■ Set exercise ■
Please give the data below again in full, exactly as it stands.

■ Supplied information ■
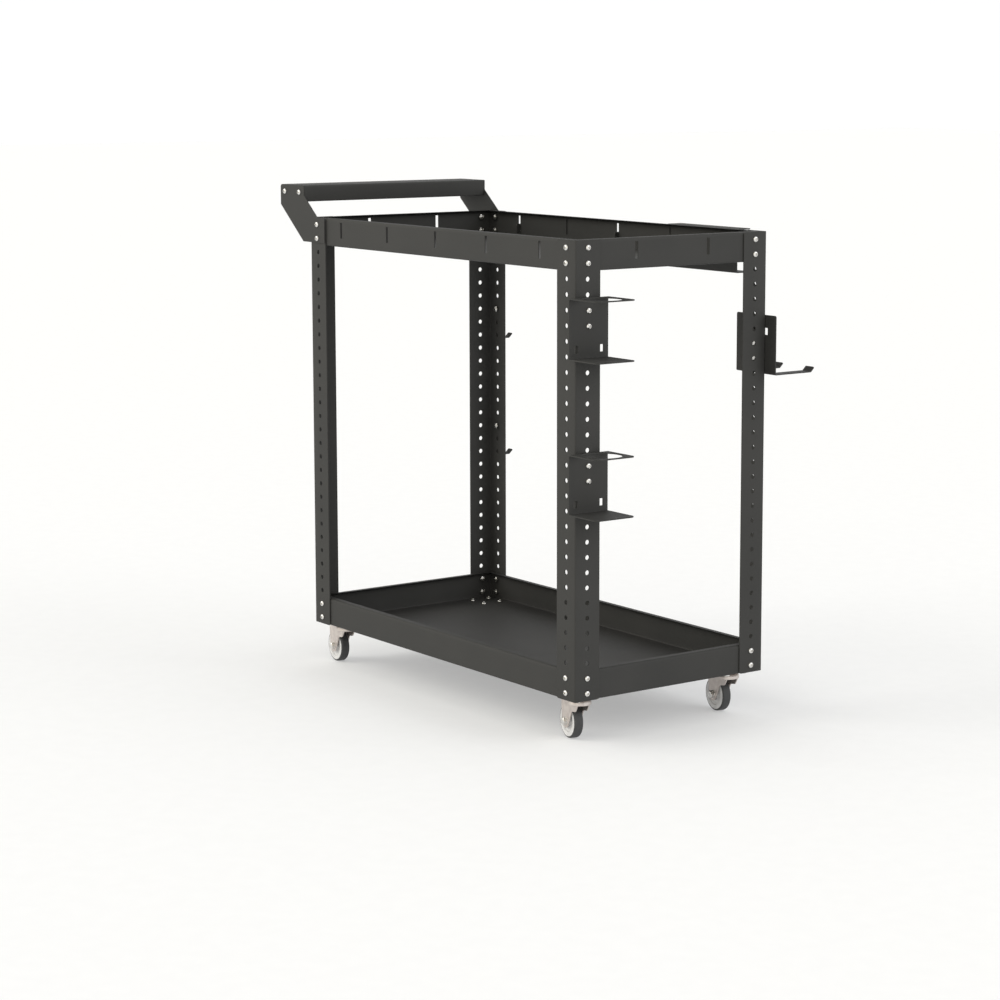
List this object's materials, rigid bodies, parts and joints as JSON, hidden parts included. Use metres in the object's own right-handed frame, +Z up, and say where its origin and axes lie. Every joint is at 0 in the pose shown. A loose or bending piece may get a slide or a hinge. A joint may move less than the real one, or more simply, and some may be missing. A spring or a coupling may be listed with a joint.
{
  "type": "tool cart",
  "caption": "Open tool cart of perforated angle posts with a slotted top tray, a plain bottom tray, a push handle, bolt-on holders and hooks, and swivel casters.",
  "frame": {"origin": "middle of the cart's footprint box, on the floor that the wheels stand on", "axes": "+X along the cart, away from the push handle; +Y across it, towards the side with the hooks and racks; +Z up"},
  "size_m": [0.9922, 0.5116, 0.8984],
  "materials": {
    "paint": "satin charcoal powder coat with a fine texture",
    "zinc": "bright zinc plating, slightly warm",
    "screw_steel": "polished stainless steel",
    "wheel_plastic": "light grey moulded plastic",
    "tyre_rubber": "dark grey rubber tread"
  },
  "bodies": {
    "frame": {"post_front_right": "paint", "post_rear_right": "paint", "post_front_left": "paint", "post_rear_left": "paint", "tray_top": "paint", "tray_bottom": "paint", "handle_bar": "paint", "handle_bracket_right": "paint", "handle_bracket_left": "paint", "can_holder_upper": "paint", "can_holder_lower": "paint", "single_hook_upper": "paint", "single_hook_lower": "paint", "fork_hook": "paint", "channel_rack": "paint", "shelf_rack": "paint", "screw_handle_right_1": "screw_steel", "screw_handle_right_2": "screw_steel", "screw_handle_left_1": "screw_steel", "screw_handle_left_2": "screw_steel", "screw_bracket_right_1": "screw_steel", "screw_bracket_right_2": "screw_steel", "screw_bracket_left_1": "screw_steel", "screw_bracket_left_2": "screw_steel", "screw_can_upper_1": "screw_steel", "screw_can_upper_2": "screw_steel", "screw_can_lower_1": "screw_steel", "screw_can_lower_2": "screw_steel", "screw_hook_upper": "screw_steel", "screw_hook_lower": "screw_steel", "screw_fork_1": "screw_steel", "screw_fork_2": "screw_steel", "caster_mount_front_right": "zinc", "caster_mount_rear_right": "zinc", "caster_mount_front_left": "zinc", "caster_mount_rear_left": "zinc"},
    "fork_front_right": {"caster_yoke_front_right": "zinc", "caster_axle_front_right": "screw_steel"},
    "wheel_front_right": {"caster_wheel_front_right": "wheel_plastic", "caster_tyre_front_right": "tyre_rubber"},
    "fork_rear_right": {"caster_yoke_rear_right": "zinc", "caster_axle_rear_right": "screw_steel"},
    "wheel_rear_right": {"caster_wheel_rear_right": "wheel_plastic", "caster_tyre_rear_right": "tyre_rubber"},
    "fork_front_left": {"caster_yoke_front_left": "zinc", "caster_axle_front_left": "screw_steel"},
    "wheel_front_left": {"caster_wheel_front_left": "wheel_plastic", "caster_tyre_front_left": "tyre_rubber"},
    "fork_rear_left": {"caster_yoke_rear_left": "zinc", "caster_axle_rear_left": "screw_steel"},
    "wheel_rear_left": {"caster_wheel_rear_left": "wheel_plastic", "caster_tyre_rear_left": "tyre_rubber"}
  },
  "joints": [
    {"name": "swivel_front_right", "type": "hinge", "parent": "frame", "child": "fork_front_right", "pos_m": [0.37845, -0.19965, 0.072], "axis": [0, 0, 1], "continuous": true},
    {"name": "spin_front_right", "type": "hinge", "parent": "fork_front_right", "child": "wheel_front_right", "pos_m": [0.34802, -0.19373, 0.03], "axis": [-0.1908, -0.9816, 0], "continuous": true},
    {"name": "swivel_rear_right", "type": "hinge", "parent": "frame", "child": "fork_rear_right", "pos_m": [-0.35175, -0.19965, 0.072], "axis": [0, 0, 1], "continuous": true},
    {"name": "spin_rear_right", "type": "hinge", "parent": "fork_rear_right", "child": "wheel_rear_right", "pos_m": [-0.38258, -0.19641, 0.03], "axis": [-0.1045, -0.9945, 0], "continuous": true},
    {"name": "swivel_front_left", "type": "hinge", "parent": "frame", "child": "fork_front_left", "pos_m": [0.37845, 0.12415, 0.072], "axis": [0, 0, 1], "continuous": true},
    {"name": "spin_front_left", "type": "hinge", "parent": "fork_front_left", "child": "wheel_front_left", "pos_m": [0.34775, 0.12846, 0.03], "axis": [-0.1392, -0.9903, 0], "continuous": true},
    {"name": "swivel_rear_left", "type": "hinge", "parent": "frame", "child": "fork_rear_left", "pos_m": [-0.35175, 0.12415, 0.072], "axis": [0, 0, 1], "continuous": true},
    {"name": "spin_rear_left", "type": "hinge", "parent": "fork_rear_left", "child": "wheel_rear_left", "pos_m": [-0.38245, 0.12846, 0.03], "axis": [-0.1392, -0.9903, 0], "continuous": true}
  ]
}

■ Worked answer ■
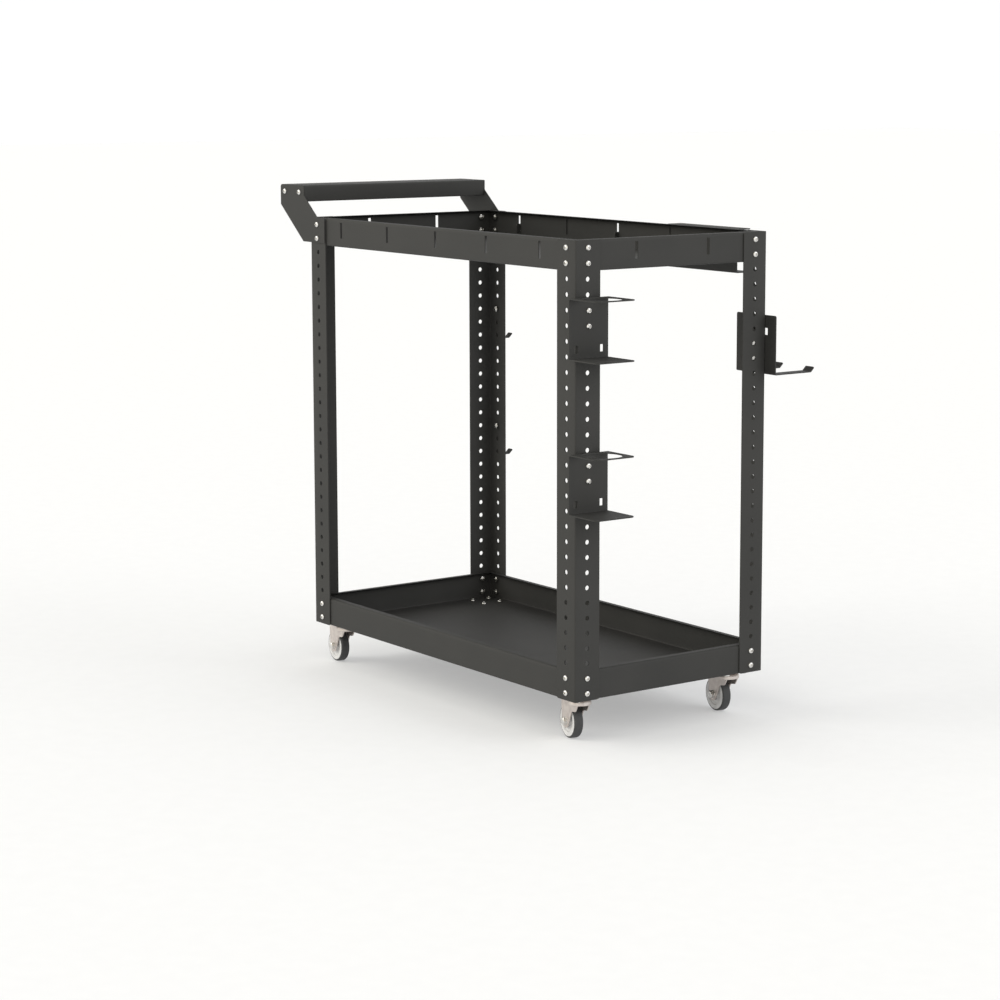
List this object's materials, rigid bodies, parts and joints as JSON, hidden parts included. Use metres in the object's own right-handed frame, +Z up, and say where its origin and axes lie. Every joint is at 0 in the pose shown. A loose or bending piece may get a slide or a hinge. A joint may move less than the real one, or more simply, and some may be missing. A spring or a coupling may be listed with a joint.
{
  "type": "tool cart",
  "caption": "Open tool cart of perforated angle posts with a slotted top tray, a plain bottom tray, a push handle, bolt-on holders and hooks, and swivel casters.",
  "frame": {"origin": "middle of the cart's footprint box, on the floor that the wheels stand on", "axes": "+X along the cart, away from the push handle; +Y across it, towards the side with the hooks and racks; +Z up"},
  "size_m": [0.9922, 0.5116, 0.8984],
  "materials": {
    "paint": "satin charcoal powder coat with a fine texture",
    "zinc": "bright zinc plating, slightly warm",
    "screw_steel": "polished stainless steel",
    "wheel_plastic": "light grey moulded plastic",
    "tyre_rubber": "dark grey rubber tread"
  },
  "bodies": {
    "frame": {"post_front_right": "paint", "post_rear_right": "paint", "post_front_left": "paint", "post_rear_left": "paint", "tray_top": "paint", "tray_bottom": "paint", "handle_bar": "paint", "handle_bracket_right": "paint", "handle_bracket_left": "paint", "can_holder_upper": "paint", "can_holder_lower": "paint", "single_hook_upper": "paint", "single_hook_lower": "paint", "fork_hook": "paint", "channel_rack": "paint", "shelf_rack": "paint", "screw_handle_right_1": "screw_steel", "screw_handle_right_2": "screw_steel", "screw_handle_left_1": "screw_steel", "screw_handle_left_2": "screw_steel", "screw_bracket_right_1": "screw_steel", "screw_bracket_right_2": "screw_steel", "screw_bracket_left_1": "screw_steel", "screw_bracket_left_2": "screw_steel", "screw_can_upper_1": "screw_steel", "screw_can_upper_2": "screw_steel", "screw_can_lower_1": "screw_steel", "screw_can_lower_2": "screw_steel", "screw_hook_upper": "screw_steel", "screw_hook_lower": "screw_steel", "screw_fork_1": "screw_steel", "screw_fork_2": "screw_steel", "caster_mount_front_right": "zinc", "caster_mount_rear_right": "zinc", "caster_mount_front_left": "zinc", "caster_mount_rear_left": "zinc"},
    "fork_front_right": {"caster_yoke_front_right": "zinc", "caster_axle_front_right": "screw_steel"},
    "wheel_front_right": {"caster_wheel_front_right": "wheel_plastic", "caster_tyre_front_right": "tyre_rubber"},
    "fork_rear_right": {"caster_yoke_rear_right": "zinc", "caster_axle_rear_right": "screw_steel"},
    "wheel_rear_right": {"caster_wheel_rear_right": "wheel_plastic", "caster_tyre_rear_right": "tyre_rubber"},
    "fork_front_left": {"caster_yoke_front_left": "zinc", "caster_axle_front_left": "screw_steel"},
    "wheel_front_left": {"caster_wheel_front_left": "wheel_plastic", "caster_tyre_front_left": "tyre_rubber"},
    "fork_rear_left": {"caster_yoke_rear_left": "zinc", "caster_axle_rear_left": "screw_steel"},
    "wheel_rear_left": {"caster_wheel_rear_left": "wheel_plastic", "caster_tyre_rear_left": "tyre_rubber"}
  },
  "joints": [
    {"name": "swivel_front_right", "type": "hinge", "parent": "frame", "child": "fork_front_right", "pos_m": [0.37845, -0.19965, 0.072], "axis": [0, 0, 1], "continuous": true},
    {"name": "spin_front_right", "type": "hinge", "parent": "fork_front_right", "child": "wheel_front_right", "pos_m": [0.34802, -0.19373, 0.03], "axis": [-0.1908, -0.9816, 0], "continuous": true},
    {"name": "swivel_rear_right", "type": "hinge", "parent": "frame", "child": "fork_rear_right", "pos_m": [-0.35175, -0.19965, 0.072], "axis": [0, 0, 1], "continuous": true},
    {"name": "spin_rear_right", "type": "hinge", "parent": "fork_rear_right", "child": "wheel_rear_right", "pos_m": [-0.38258, -0.19641, 0.03], "axis": [-0.1045, -0.9945, 0], "continuous": true},
    {"name": "swivel_front_left", "type": "hinge", "parent": "frame", "child": "fork_front_left", "pos_m": [0.37845, 0.12415, 0.072], "axis": [0, 0, 1], "continuous": true},
    {"name": "spin_front_left", "type": "hinge", "parent": "fork_front_left", "child": "wheel_front_left", "pos_m": [0.34775, 0.12846, 0.03], "axis": [-0.1392, -0.9903, 0], "continuous": true},
    {"name": "swivel_rear_left", "type": "hinge", "parent": "frame", "child": "fork_rear_left", "pos_m": [-0.35175, 0.12415, 0.072], "axis": [0, 0, 1], "continuous": true},
    {"name": "spin_rear_left", "type": "hinge", "parent": "fork_rear_left", "child": "wheel_rear_left", "pos_m": [-0.38245, 0.12846, 0.03], "axis": [-0.1392, -0.9903, 0], "continuous": true}
  ]
}